■ Aim: Repeat every line below exactly, word for word.

■ Provided material:
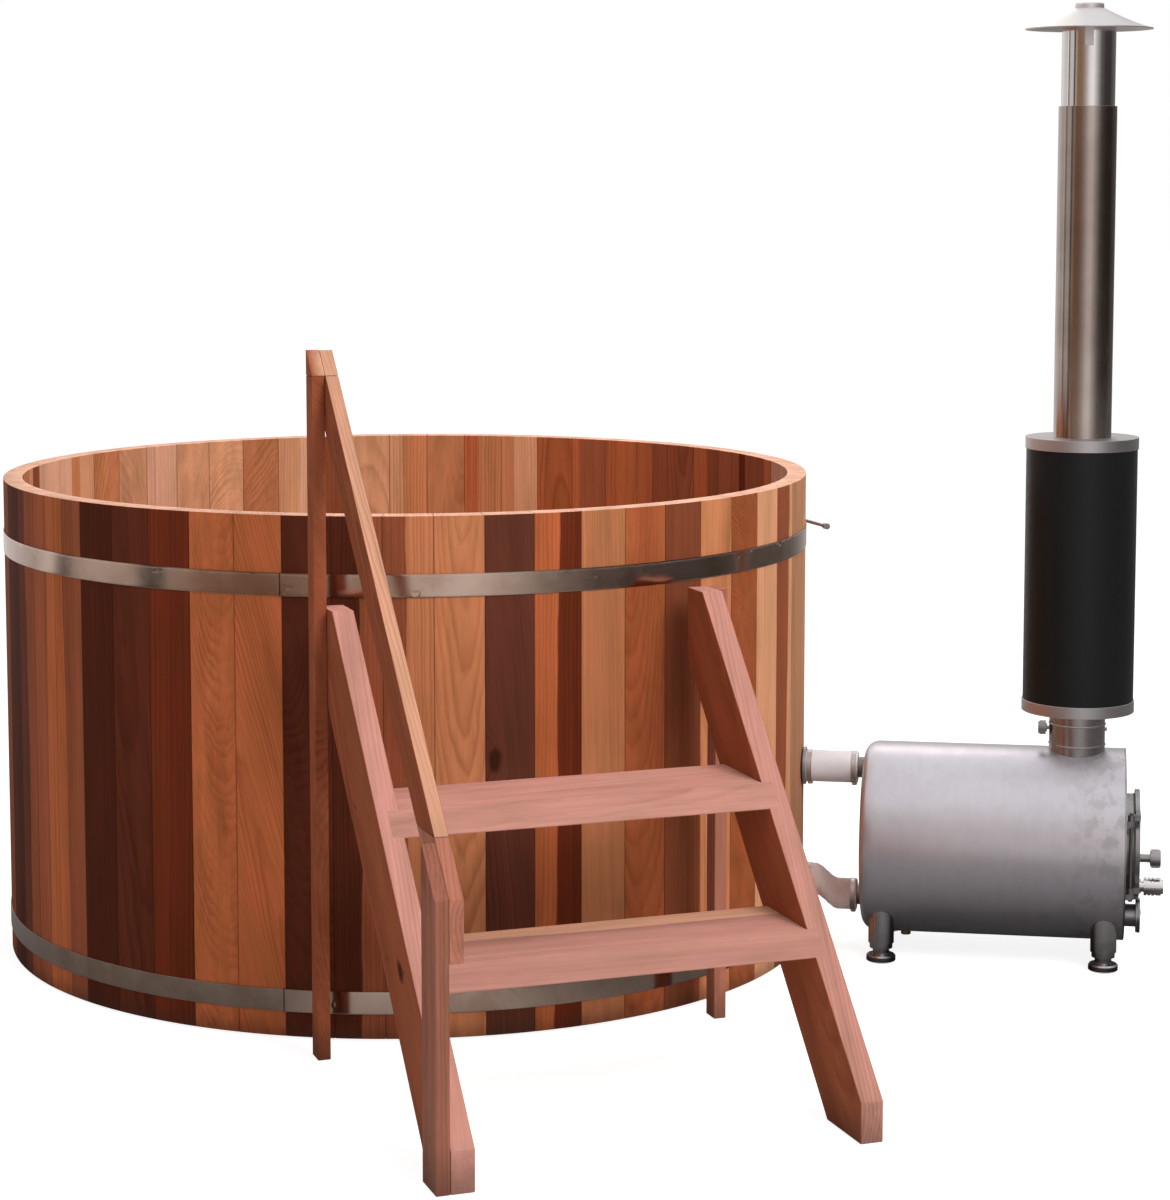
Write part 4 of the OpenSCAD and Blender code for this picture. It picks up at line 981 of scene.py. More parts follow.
def drain_board(low, high, round_edge):
    """The floor board with the drain's hole. Its long sides have a point at each 4 degrees as seen
    from the hole, so that the faces between the outline and the hole, whose points lie in the same
    directions, stay even."""
    sight = np.radians(np.arange(6, 171, 4))
    ends = disc_board(low, high)
    half = len(ends) // 2
    far_side = np.stack([DRAIN_X + high / np.tan(sight), np.full(len(sight), high)], 1)
    near_side = np.stack([DRAIN_X - low / np.tan(sight[::-1]), np.full(len(sight), low)], 1)
    outline = np.concatenate([ends[:half], far_side, ends[half:], near_side])
    grid = prism(outline, FLOOR_LOW, FLOOR_TOP, round_edge)
    way = grid[0, :, :2] - (DRAIN_X, 0)
    way /= np.linalg.norm(way, axis=1, keepdims=True)
    soft = 0.0006

    def ring(radius, z):
        return at_height((DRAIN_X, 0) + radius * way, z)[None]

    return np.concatenate([
        ring(DRAIN_BORE, FLOOR_LOW + soft), ring(DRAIN_BORE + soft, FLOOR_LOW), grid,
        ring(DRAIN_BORE + soft, FLOOR_TOP), ring(DRAIN_BORE, FLOOR_TOP - soft)])


def bench_outlines():
    """The two boards of one bench, pointing along +X: straight inner edges, slanted ends, the outer
    one cut by the wall's circle."""
    slope = math.tan(math.radians(30))
    middle = (BENCH_IN + BENCH_OUT - BENCH_GAP) / 2
    start = middle + BENCH_GAP

    def edge(x):
        return (x - BENCH_GAP) * slope

    first = [
        (BENCH_IN, -edge(BENCH_IN)), (middle, -edge(middle)),
        (middle, edge(middle)), (BENCH_IN, edge(BENCH_IN))]
    # The slanted end meets the circle where x^2 + ((x - gap) slope)^2 = R^2.
    a, b, c = 1 + slope ** 2, -2 * BENCH_GAP * slope ** 2, (BENCH_GAP * slope) ** 2 - BENCH_OUT ** 2
    meet = (-b + math.sqrt(b * b - 4 * a * c)) / (2 * a)
    end = math.degrees(math.atan2(edge(meet), meet))
    t = arc(-end, end, 25)
    rim = BENCH_OUT * np.stack([np.cos(t), np.sin(t)], 1)
    return first, np.concatenate([[(start, -edge(start))], rim, [(start, edge(start))]])


class HOTTUB_OT_floor(bpy.types.Operator):
    """Makes the floor boards, the bearers under them and the benches"""

    bl_idname = "hottub.floor"
    bl_label = "Floor and benches"

    def execute(self, context):
        round_edge = settings("cedar").edge_round
        rng = np.random.default_rng(5)

        def any_tone():
            return ("salmon", "honey", "tan", "ginger")[rng.integers(4)]

        boards, middle = [], 6
        for i in range(2 * middle + 1):
            y = (i - middle) * BOARD_W
            low, high = y - BOARD_W / 2 + FIT / 2, y + BOARD_W / 2 - FIT / 2
            if i == middle:
                grid = drain_board(low, high, round_edge)
            else:
                outline = disc_board(max(low, -FLOOR_R + 1e-4), min(high, FLOOR_R - 1e-4))
                grid = prism(outline, FLOOR_LOW, FLOOR_TOP, round_edge)
            boards.append((grid, {
                "origin": (0, y, FLOOR_TOP - 0.02), "along": (1, 0, 0), "across": (0, 1, 0),
                "tone": any_tone(),
            }))
        cedar_piece("floor", "floor_boards", boards, 21, closed=(middle,))

        boards = []
        for x in BEARERS_X:
            side = BEARER_W / 2
            half = math.sqrt((BORE_R - 0.006) ** 2 - (abs(x) + side) ** 2)
            grid = prism(block(x - side, x + side, -half, half), *heights("floor_bearers"), round_edge)
            boards.append((grid, {
                "origin": (x, 0, 0.03), "along": (0, 1, 0), "across": (1, 0, 0), "tone": "salmon"}))
        cedar_piece("bearers", "floor_bearers", boards, 22)

        boards = []
        low, high = heights("bench_seats")
        for azimuth in BENCHES_AT:
            out = ray(azimuth)
            for outline in bench_outlines():
                boards.append((turned(prism(outline, low, high, round_edge * 1.5), azimuth), {
                    "origin": out * BENCH_MIDDLE + np.array([0, 0, high]),
                    "along": beside(out), "across": out, "tone": any_tone(),
                }))
        cedar_piece("benches", "bench_seats", boards, 23)

        boards = []
        # A leg at each end of the row of benches and one under each joint.
        ends = BENCHES_AT[0] - 30, BENCHES_AT[-1] + 30
        inwards = math.degrees((BENCH_LEG_T / 2 + BENCH_GAP) / BENCH_IN)
        outline = block(BENCH_LEG_IN, BENCH_LEG_OUT, -BENCH_LEG_T / 2, BENCH_LEG_T / 2)
        for azimuth in (ends[0] + inwards, BENCHES_AT[0] + 30, BENCHES_AT[1] + 30, ends[1] - inwards):
            out = ray(azimuth)
            boards.append((turned(prism(outline, *heights("bench_supports"), round_edge), azimuth), {
                "origin": out * BENCH_MIDDLE + np.array([0, 0, 0.28]),
                "along": UP, "across": out, "tone": any_tone(),
            }))
        cedar_piece("bench_legs", "bench_supports", boards, 24)
        return {"FINISHED"}


# ---------------------------------------------------------------- stair


def front_at(z):
    """How far out the stringers' front edge lies at the height z."""
    return STAIR_FRONT - SLOPE * (z - TOE)


def rail_at(out):
    """Height of the handrail's top edge at a distance from the tub's middle."""
    return RAIL_Z + (STAIR_FRONT - out) * RAIL_SLOPE


def rail_out(z):
    """The distance from the tub's middle at which the handrail's top edge is at the height z."""
    return STAIR_FRONT - (z - RAIL_Z) / RAIL_SLOPE


def side_board(low, high, outline, radius):
    """A board across the stair from low to high, with a side outline given as distance out and
    height: the outline is drawn in the plane of distance and height, then stood up and turned to the
    stair's direction."""
    flat = np.asarray(outline, float)
    area = (flat[:, 0] * np.roll(flat[:, 1], -1) - flat[:, 1] * np.roll(flat[:, 0], -1)).sum()
    grid = prism(flat[::-1] if area < 0 else flat, low, high, radius)
    stood = np.stack([grid[..., 2], -grid[..., 0], grid[..., 1]], -1)
    return turned(stood, STAIR_TURN, (STAIR_SHIFT, 0, 0))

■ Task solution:
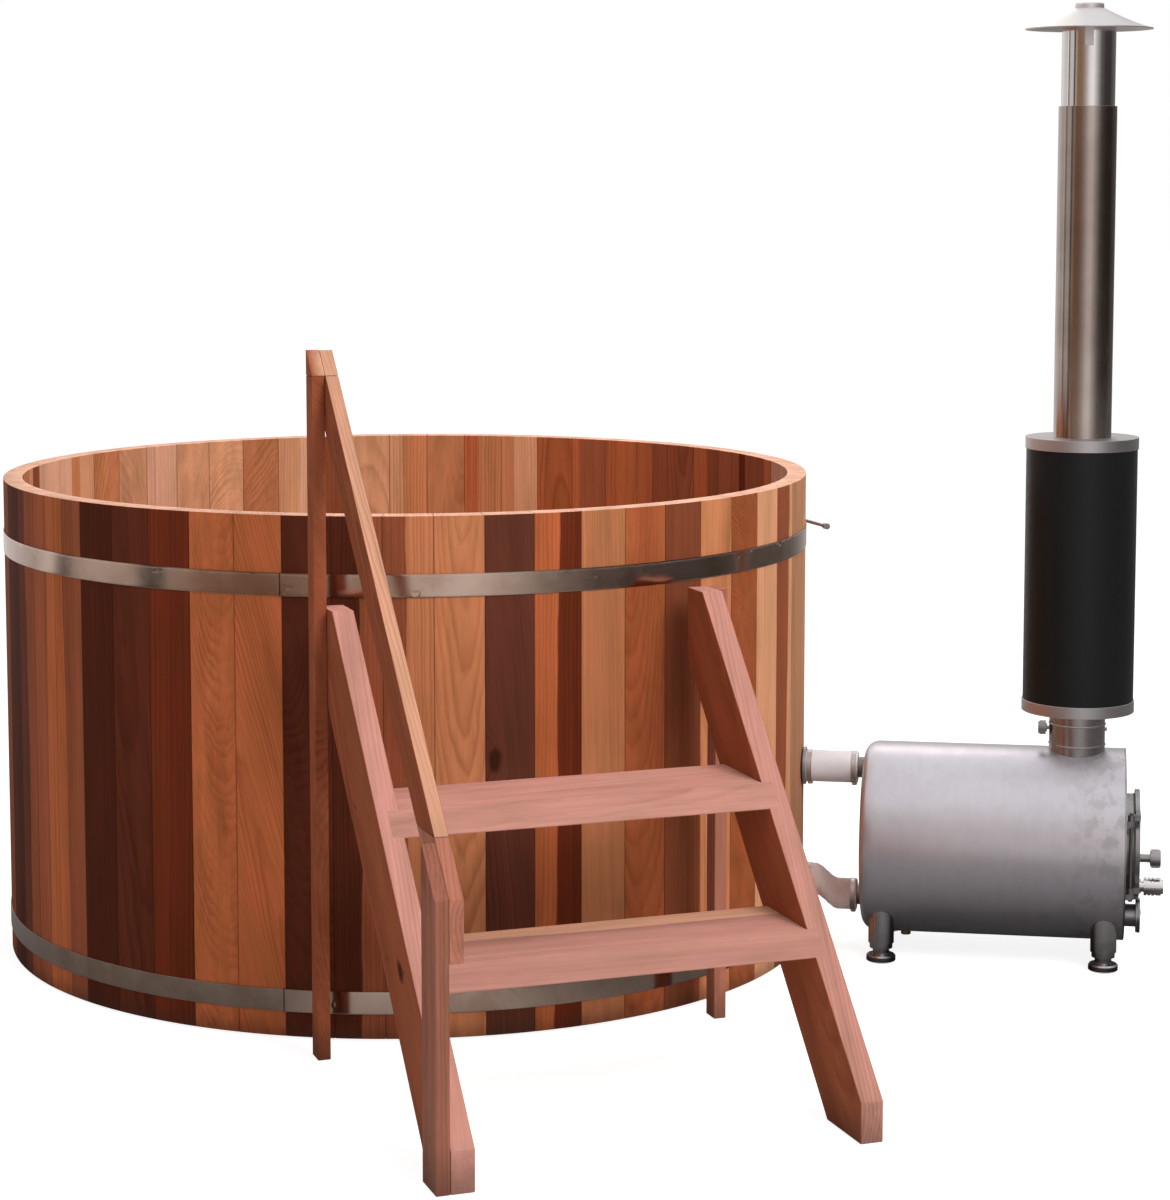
Write part 4 of the OpenSCAD and Blender code for this picture. It picks up at line 981 of scene.py. More parts follow.
def drain_board(low, high, round_edge):
    """The floor board with the drain's hole. Its long sides have a point at each 4 degrees as seen
    from the hole, so that the faces between the outline and the hole, whose points lie in the same
    directions, stay even."""
    sight = np.radians(np.arange(6, 171, 4))
    ends = disc_board(low, high)
    half = len(ends) // 2
    far_side = np.stack([DRAIN_X + high / np.tan(sight), np.full(len(sight), high)], 1)
    near_side = np.stack([DRAIN_X - low / np.tan(sight[::-1]), np.full(len(sight), low)], 1)
    outline = np.concatenate([ends[:half], far_side, ends[half:], near_side])
    grid = prism(outline, FLOOR_LOW, FLOOR_TOP, round_edge)
    way = grid[0, :, :2] - (DRAIN_X, 0)
    way /= np.linalg.norm(way, axis=1, keepdims=True)
    soft = 0.0006

    def ring(radius, z):
        return at_height((DRAIN_X, 0) + radius * way, z)[None]

    return np.concatenate([
        ring(DRAIN_BORE, FLOOR_LOW + soft), ring(DRAIN_BORE + soft, FLOOR_LOW), grid,
        ring(DRAIN_BORE + soft, FLOOR_TOP), ring(DRAIN_BORE, FLOOR_TOP - soft)])


def bench_outlines():
    """The two boards of one bench, pointing along +X: straight inner edges, slanted ends, the outer
    one cut by the wall's circle."""
    slope = math.tan(math.radians(30))
    middle = (BENCH_IN + BENCH_OUT - BENCH_GAP) / 2
    start = middle + BENCH_GAP

    def edge(x):
        return (x - BENCH_GAP) * slope

    first = [
        (BENCH_IN, -edge(BENCH_IN)), (middle, -edge(middle)),
        (middle, edge(middle)), (BENCH_IN, edge(BENCH_IN))]
    # The slanted end meets the circle where x^2 + ((x - gap) slope)^2 = R^2.
    a, b, c = 1 + slope ** 2, -2 * BENCH_GAP * slope ** 2, (BENCH_GAP * slope) ** 2 - BENCH_OUT ** 2
    meet = (-b + math.sqrt(b * b - 4 * a * c)) / (2 * a)
    end = math.degrees(math.atan2(edge(meet), meet))
    t = arc(-end, end, 25)
    rim = BENCH_OUT * np.stack([np.cos(t), np.sin(t)], 1)
    return first, np.concatenate([[(start, -edge(start))], rim, [(start, edge(start))]])


class HOTTUB_OT_floor(bpy.types.Operator):
    """Makes the floor boards, the bearers under them and the benches"""

    bl_idname = "hottub.floor"
    bl_label = "Floor and benches"

    def execute(self, context):
        round_edge = settings("cedar").edge_round
        rng = np.random.default_rng(5)

        def any_tone():
            return ("salmon", "honey", "tan", "ginger")[rng.integers(4)]

        boards, middle = [], 6
        for i in range(2 * middle + 1):
            y = (i - middle) * BOARD_W
            low, high = y - BOARD_W / 2 + FIT / 2, y + BOARD_W / 2 - FIT / 2
            if i == middle:
                grid = drain_board(low, high, round_edge)
            else:
                outline = disc_board(max(low, -FLOOR_R + 1e-4), min(high, FLOOR_R - 1e-4))
                grid = prism(outline, FLOOR_LOW, FLOOR_TOP, round_edge)
            boards.append((grid, {
                "origin": (0, y, FLOOR_TOP - 0.02), "along": (1, 0, 0), "across": (0, 1, 0),
                "tone": any_tone(),
            }))
        cedar_piece("floor", "floor_boards", boards, 21, closed=(middle,))

        boards = []
        for x in BEARERS_X:
            side = BEARER_W / 2
            half = math.sqrt((BORE_R - 0.006) ** 2 - (abs(x) + side) ** 2)
            grid = prism(block(x - side, x + side, -half, half), *heights("floor_bearers"), round_edge)
            boards.append((grid, {
                "origin": (x, 0, 0.03), "along": (0, 1, 0), "across": (1, 0, 0), "tone": "salmon"}))
        cedar_piece("bearers", "floor_bearers", boards, 22)

        boards = []
        low, high = heights("bench_seats")
        for azimuth in BENCHES_AT:
            out = ray(azimuth)
            for outline in bench_outlines():
                boards.append((turned(prism(outline, low, high, round_edge * 1.5), azimuth), {
                    "origin": out * BENCH_MIDDLE + np.array([0, 0, high]),
                    "along": beside(out), "across": out, "tone": any_tone(),
                }))
        cedar_piece("benches", "bench_seats", boards, 23)

        boards = []
        # A leg at each end of the row of benches and one under each joint.
        ends = BENCHES_AT[0] - 30, BENCHES_AT[-1] + 30
        inwards = math.degrees((BENCH_LEG_T / 2 + BENCH_GAP) / BENCH_IN)
        outline = block(BENCH_LEG_IN, BENCH_LEG_OUT, -BENCH_LEG_T / 2, BENCH_LEG_T / 2)
        for azimuth in (ends[0] + inwards, BENCHES_AT[0] + 30, BENCHES_AT[1] + 30, ends[1] - inwards):
            out = ray(azimuth)
            boards.append((turned(prism(outline, *heights("bench_supports"), round_edge), azimuth), {
                "origin": out * BENCH_MIDDLE + np.array([0, 0, 0.28]),
                "along": UP, "across": out, "tone": any_tone(),
            }))
        cedar_piece("bench_legs", "bench_supports", boards, 24)
        return {"FINISHED"}


# ---------------------------------------------------------------- stair


def front_at(z):
    """How far out the stringers' front edge lies at the height z."""
    return STAIR_FRONT - SLOPE * (z - TOE)


def rail_at(out):
    """Height of the handrail's top edge at a distance from the tub's middle."""
    return RAIL_Z + (STAIR_FRONT - out) * RAIL_SLOPE


def rail_out(z):
    """The distance from the tub's middle at which the handrail's top edge is at the height z."""
    return STAIR_FRONT - (z - RAIL_Z) / RAIL_SLOPE


def side_board(low, high, outline, radius):
    """A board across the stair from low to high, with a side outline given as distance out and
    height: the outline is drawn in the plane of distance and height, then stood up and turned to the
    stair's direction."""
    flat = np.asarray(outline, float)
    area = (flat[:, 0] * np.roll(flat[:, 1], -1) - flat[:, 1] * np.roll(flat[:, 0], -1)).sum()
    grid = prism(flat[::-1] if area < 0 else flat, low, high, radius)
    stood = np.stack([grid[..., 2], -grid[..., 0], grid[..., 1]], -1)
    return turned(stood, STAIR_TURN, (STAIR_SHIFT, 0, 0))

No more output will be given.